**TASK PROMPT**.
Identify the lines bearing the string "this" and gather them.

**THE RECORDS**.
= = = = = = =

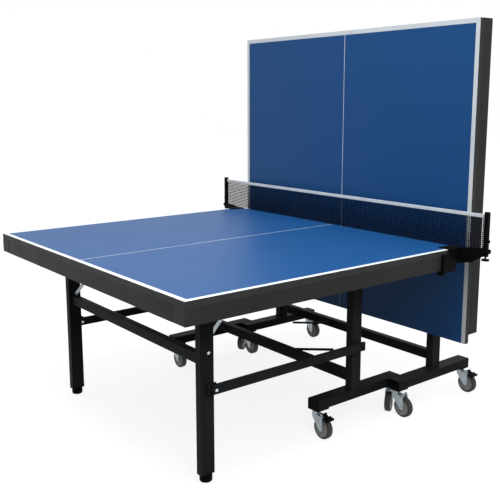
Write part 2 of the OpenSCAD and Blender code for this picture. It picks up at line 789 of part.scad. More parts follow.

= = = = = = =

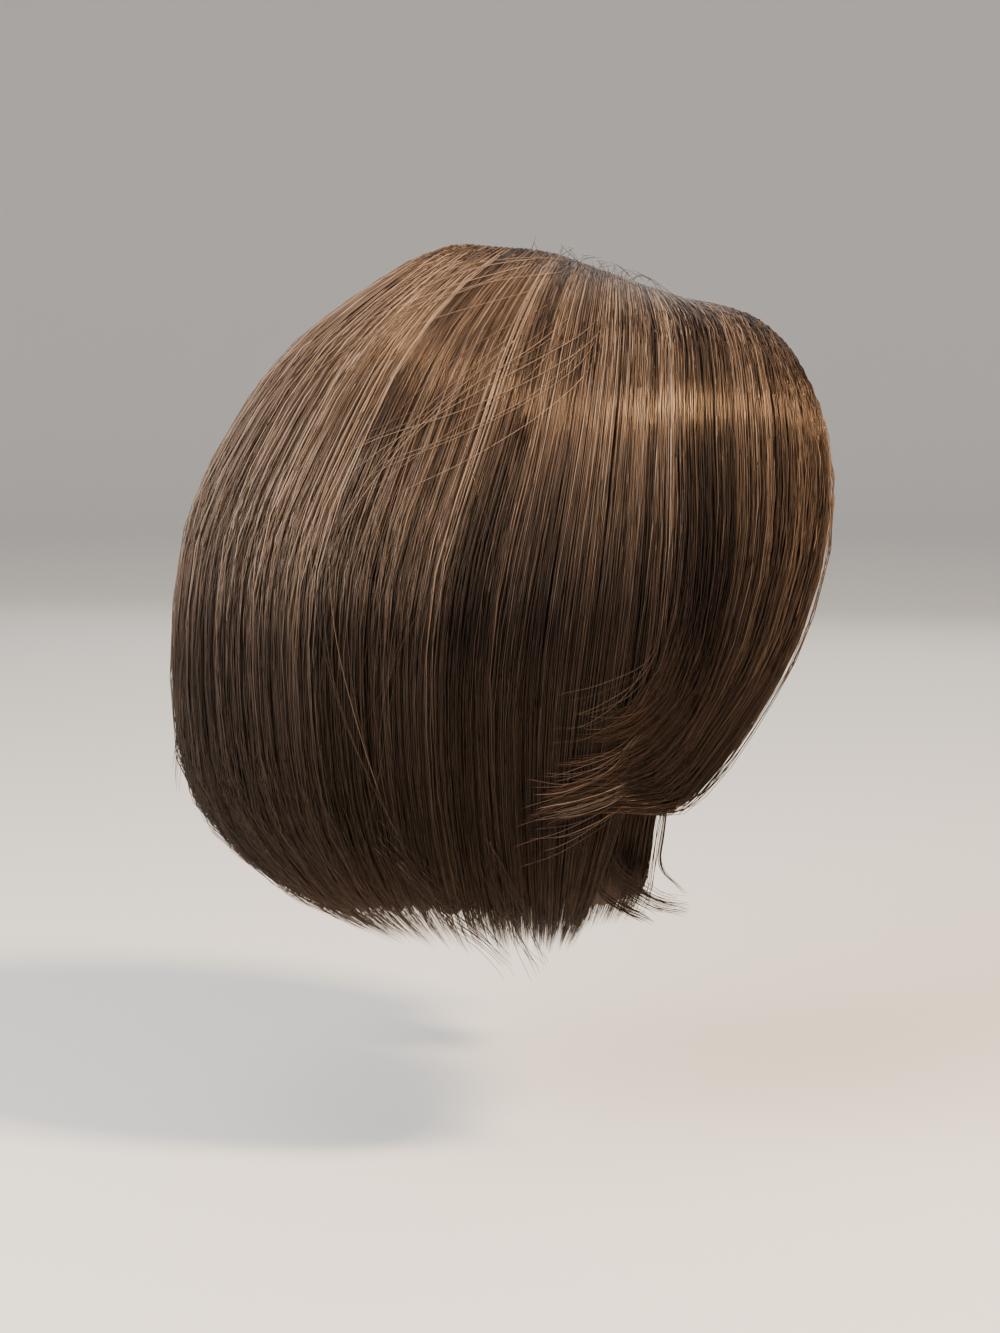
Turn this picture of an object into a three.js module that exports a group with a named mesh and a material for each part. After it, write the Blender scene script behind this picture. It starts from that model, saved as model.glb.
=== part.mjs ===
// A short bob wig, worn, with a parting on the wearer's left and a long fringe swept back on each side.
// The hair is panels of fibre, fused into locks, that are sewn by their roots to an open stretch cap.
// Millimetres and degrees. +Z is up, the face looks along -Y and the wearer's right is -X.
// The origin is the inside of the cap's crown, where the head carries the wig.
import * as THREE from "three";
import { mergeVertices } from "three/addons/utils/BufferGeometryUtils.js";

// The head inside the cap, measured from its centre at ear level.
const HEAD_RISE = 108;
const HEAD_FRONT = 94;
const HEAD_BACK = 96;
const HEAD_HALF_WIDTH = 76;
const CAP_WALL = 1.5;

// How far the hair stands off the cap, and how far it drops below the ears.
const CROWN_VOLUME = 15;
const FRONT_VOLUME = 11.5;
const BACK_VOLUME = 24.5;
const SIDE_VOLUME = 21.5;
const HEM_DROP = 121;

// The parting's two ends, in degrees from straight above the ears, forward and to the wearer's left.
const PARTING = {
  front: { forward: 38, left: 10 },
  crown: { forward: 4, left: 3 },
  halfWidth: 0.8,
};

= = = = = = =

**ANSWER TO THE TASK**.
Write part 2 of the OpenSCAD and Blender code for this picture. It picks up at line 789 of part.scad. More parts follow.
Turn this picture of an object into a three.js module that exports a group with a named mesh and a material for each part. After it, write the Blender scene script behind this picture. It starts from that model, saved as model.glb.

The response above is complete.